When Angelo Badalamenti, composer and renowned collaborator of filmmaker-musician David Lynch, died on Sunday at age 85, he left behind some of the most evocative soundscapes known to cinema. Lustrous orchestration and small combo jazz sounds for Lynch works such as “Blue Velvet” and “Twin Peaks” tweaked the senses while underscoring the grotesquerie below the surface of the American dream. But there was so much more to Badalamenti than his sweeping cinematic ambience for a single filmmaker.
Here is a list of some of Angelo Badalamenti’s finest musical moments, with and without David Lynch. 
The Slow Club scene in “Blue Velvet” and “Mysteries of Love” (1986)
Along with a cameo appearance as the pianist/band leader at the Slow Club where the tortured Dorothy Valens (played by Isabella Rossellini) sings, Badalamenti starts off her musical rendition of “Blue Velvet” as a sleazy lounge song, all blowzy saxophone and off-the-beat rhythms, before segueing into the tempered, twinkly “Blue Star.” That askew noir jazz vibe infiltrates the interstitial music that Badalamenti composed for “Blue Velvet,” until “Mysteries of Love.” Written with Lynch for breathy vocalist Julee Cruise, the ethereal “Mysteries” represents pure and blinding white love.
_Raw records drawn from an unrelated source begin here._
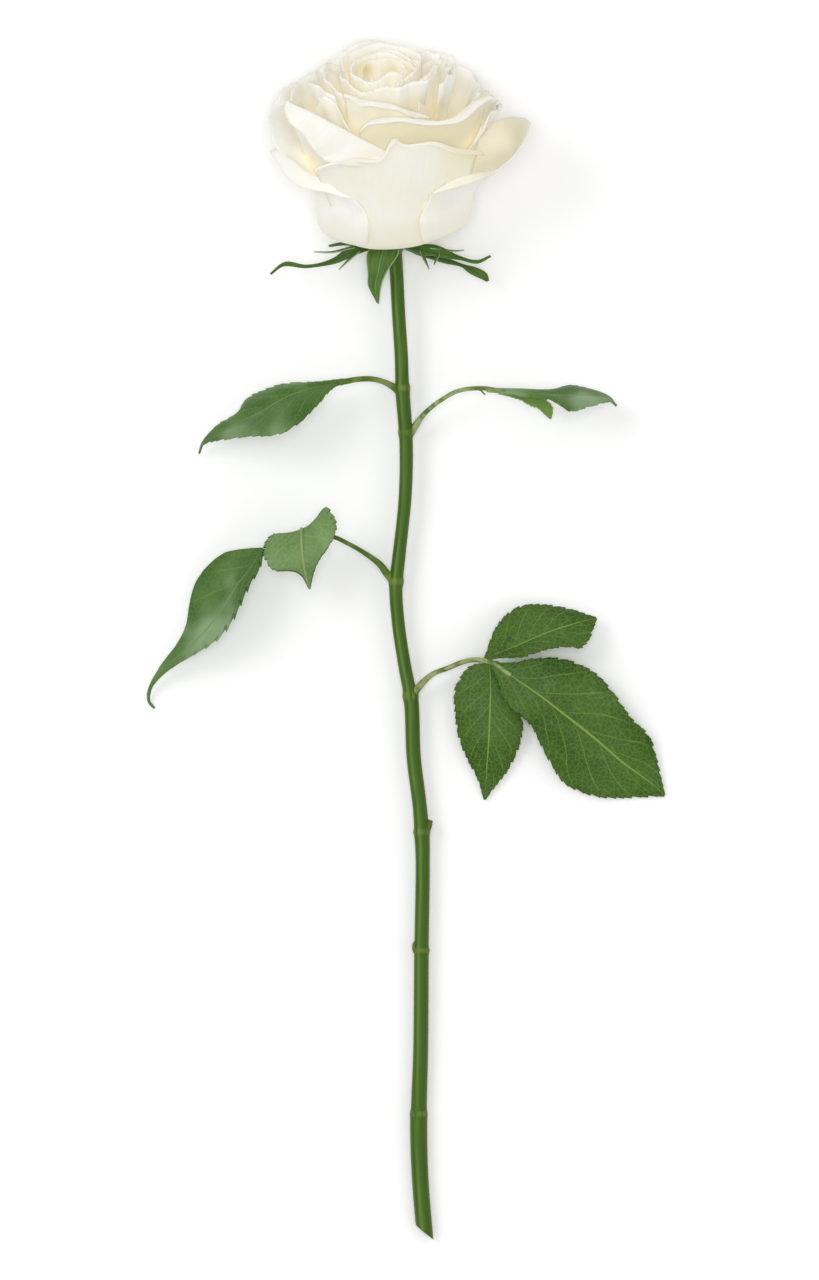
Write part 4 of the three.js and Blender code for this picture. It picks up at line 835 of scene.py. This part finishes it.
rolled_left = [
    row([-70, -58, -46, -34, -22, -10], 5, 4.5),
    row([-82, -66, -50, -34, -18, -2], [20, 20.5, 20.5, 20.5, 20.5, 20.5], 7),
    row([-84, -67, -50, -33, -16, 0], 26, [20, 19, 19, 19, 19, 20]),
    row([-74, -59, -45, -31, -16, -1], [31, 30.5, 29.5, 28.7, 28.5, 28.3], [38, 37, 36, 34, 33.5, 34]),
    row([-66, -51, -38, -27, -14, -1], [37, 34.8, 32.5, 30.6, 29.4, 29], [54, 52.3, 49.5, 45.5, 42, 40.5]),
    row([-60, -45, -32, -22, -11, 0], [40, 38, 34.8, 32.4, 31, 30], [62, 60.2, 55.8, 51.7, 47.8, 44]),
    row([-56, -45, -34.5, -26, -13, -1], [42.8, 41.3, 38, 35.2, 32.8, 31.2],
        [62, 58.6, 52.8, 47.5, 45.3, 43.2]),
    row([-51, -46, -41, -37, -22, -3], [45, 43.3, 40.5, 38, 35, 32.3], [60.5, 54.5, 48.5, 42.5, 41, 41]),
]
far_left = cupped(5, 4.5, 27.5, [-122, -106, -91, -76, -64, -54], [37, 39.8, 41.5, 42, 38.5, 32.5],
                  [46, 48.5, 48.5, 45, 38, 31], neck=(0.2, 0.78))
far_right = cupped(5, 4.5, 28, [50, 59, 67, 78, 92, 112], [34, 38, 40.5, 41.5, 42, 41],
                   [36, 44.5, 50, 50, 46.5, 42.5])
rolled_right = [
    row([-20, -10, 0, 10, 20, 30, 40, 50, 60], 5, 6),
    row([-26, -14, -2, 11, 24, 37, 50, 63, 76], [17, 18, 18, 18, 18, 18, 18.5, 19, 19], 9),
    row([-27, -15, -2, 11, 25, 38, 52, 66, 80], [23, 23, 23.3, 23.5, 23.8, 24.3, 25, 26, 27],
        [23, 22, 22, 22, 22, 22, 22.5, 23, 24]),
    row([-24, -13, -1, 11, 25, 38, 51, 64, 77], [25.3, 25.3, 25.5, 25.8, 26.2, 27.2, 29, 31.5, 33],
        [38, 38.5, 39, 39, 38, 37.5, 37.5, 38.5, 40]),
    row([-21, -12, 0, 12, 25, 38, 50, 59, 70], [26.5, 27, 27.7, 28, 28.4, 29.7, 32, 36.5, 39.5],
        [50.3, 54, 55.7, 55.2, 53, 51.3, 52, 55.8, 56]),
    row([-21, -12, 0, 12, 25, 38, 51, 60.5, 71.5], [27, 27.9, 28.8, 29.2, 29.8, 31.4, 34.2, 38.6, 41.4],
        [49.9, 53.4, 55, 54.5, 52.2, 50.4, 50.9, 54.2, 54]),
]
inner_front = [
    row([-40, -26, -10, 6, 20, 34], 4, 9),
    row([-46, -29, -11, 7, 25, 42], [13.5, 14, 14, 14, 14, 14], 12),
    row([-44, -28, -10, 8, 25, 42], [18.3, 18.6, 18.7, 19, 19.5, 20.5], [28, 27.5, 27, 27, 27, 27]),
    row([-42, -27, -10, 8, 25, 41], [20.3, 20.4, 20.6, 21, 21.6, 22.8], [46, 45.5, 45, 44.5, 43.5, 42]),
    row([-39, -25, -9, 8, 24, 39], [22, 22, 22, 22.2, 22.8, 24], [61.5, 60.6, 59.8, 58, 55, 51.5]),
    row([-39, -25, -9, 8, 24, 39], [22.9, 23.2, 23.3, 23.5, 24.1, 25.1], [61, 59.6, 58.6, 56.8, 53.9, 50.6]),
]
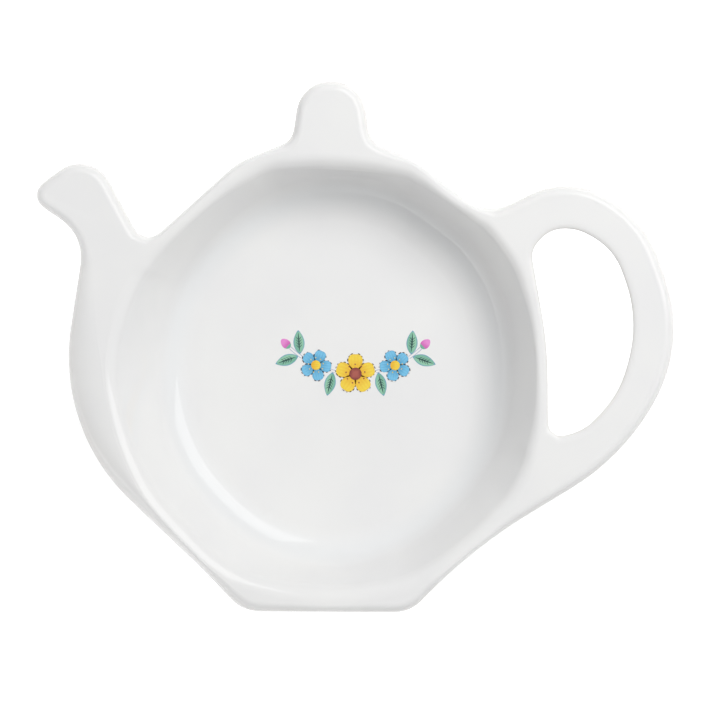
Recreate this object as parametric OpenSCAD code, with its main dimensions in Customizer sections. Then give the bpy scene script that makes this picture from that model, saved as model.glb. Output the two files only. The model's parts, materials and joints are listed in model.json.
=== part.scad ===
// Tea bag rest: a shallow glazed porcelain dish with the outline of a teapot lying on its side.
// The round well takes one wet bag. Spout, lid knob and handle are flat tabs level with the rim,
// and a foot ring under the well carries the dish. A printed garland lies on the floor of the well.
// X runs from the spout to the handle, Y from the teapot's base to its lid knob.

/* [Well] */
// Half width of the mouth of the well, towards the handle
well_rx = 43.9; // [40:0.1:50]
// Half length of the mouth of the well, towards the lid knob
well_ry = 44.9; // [41:0.1:50]
// Depth of the well below the rim
well_depth = 13.6; // [11:0.1:17]
// Half width of the flat floor of the well, towards the handle
floor_rx = 28.2; // [24:0.1:30]
// Half length of the flat floor of the well, towards the lid knob
floor_ry = 29.6; // [25:0.1:31]
// Thickness of the floor
floor_t = 3; // [2.5:0.1:5]
// Radius between the floor and the wall of the well
fillet_r = 8.2; // [6:0.1:10]
// Radius of the roll from the rim into the well
roll_r = 2.5; // [1.5:0.1:3.5]

/* [Rim] */
// Least width of the rim round the well
rim_w = 1.2; // [0.8:0.1:2]
// Radius of the rounded upper edge
edge_r = 2.3; // [1.5:0.1:2.6]
// Thickness of the rim and of the tabs
tab_t = 5; // [4.2:0.1:6]
// How far the lower edge is rounded inwards
under_w = 2; // [1.2:0.1:2.4]
// Width of the sloping shoulder on the spout side
flank_w = 7.5; // [5:0.1:10]
// Fall of that shoulder from the rim to its edge
flank_drop = 5; // [3:0.1:6]

/* [Teapot outline] */
// Length of the teapot's straight base
base_len = 33.2; // [28:0.1:38]
// Rim between the well and the base
base_rim = 1.2; // [1:0.1:3]
// Rim between the well and the foot of the lid knob
lid_rim = 1.6; // [1.2:0.1:3]

/* [Lid knob] */
// Width of the lid knob at its foot
knob_w = 15.2; // [13:0.1:18]
// Height of the lid knob above the lid
knob_h = 11.6; // [9:0.1:16]
// Roundness of the top of the lid knob
knob_r = 6.5; // [4:0.1:6.5]

/* [Spout] */
// How far the tip of the spout stands out past the body
spout_out = 6.3; // [4:0.1:9]
// Height of the mouth of the spout above the middle of the well
spout_rise = 42; // [40:0.1:46]
// Fall of the spout from its root to its mouth
spout_dip = 1; // [0:0.1:2]

/* [Handle] */
// How far the handle stands out past the body
handle_out = 24.8; // [21:0.1:30]
// Height of the top of the handle above the middle of the well
handle_rise = 37.5; // [35:0.1:40]
// Width of the grip at its outermost point
grip_w = 8.1; // [6.5:0.1:10]
// Width of the grip at its top
grip_top_w = 8.2; // [6.5:0.1:10]
// Depth of the finger gap below the middle of the well
gap_drop = 11.1; // [9:0.1:13]

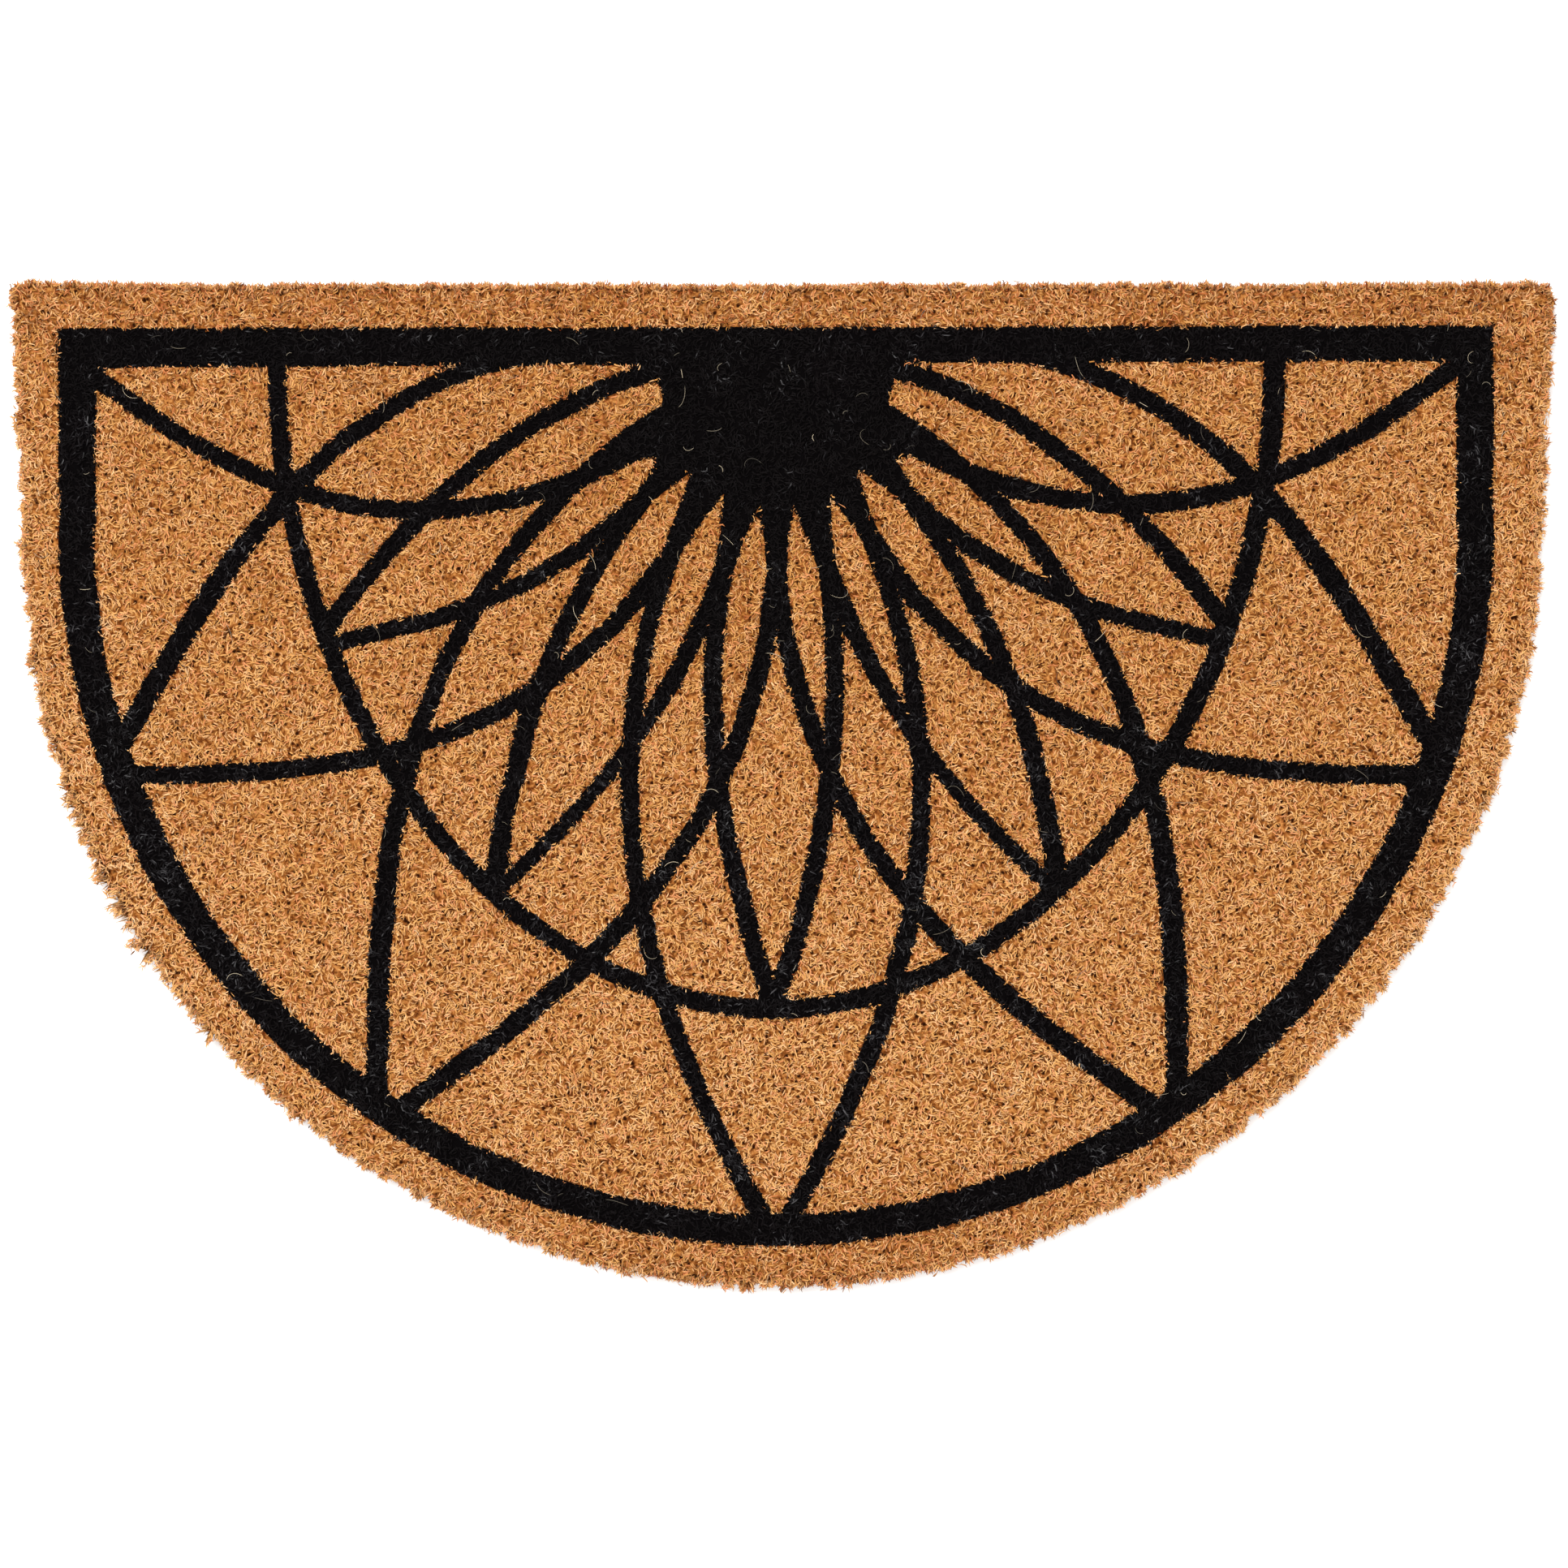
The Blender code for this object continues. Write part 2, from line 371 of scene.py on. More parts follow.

From this point forward, Lynch, Cruise and Badalamenti became a team, existential doom-pop’s holy trinity.

Julee Cruise’s “Falling” and the theme song music for “Twin Peaks” (1990)
The descending guitar chords and the spare, flighty melody of Badalmenti’s whooshing synthesizer emulates the rushing springs of Twin Peaks’ great Northwestern mountains. But something sinister is surely afoot, a threat made deceptively angelic when Cruise’s high voice flits across Badalamenti’s haunted instrumental version of “Twin Peaks”’ theme – an unlikely pop hit that cracked Billboard’s Alternative Airplay Top 20. 

“Industrial Symphony No. 1: The Dream of the Broken Hearted” at the Brooklyn Academy of Music (1989/1990)
The stage at BAM during the winter New Music America Festival found Lynch directing a noisy yet celestial set of industrial soundscapes composed and played by Badalamenti and sung by Cruise (don’t forget dozens of rubber baby dolls lowered from the rafters with their eyeballs burnt out).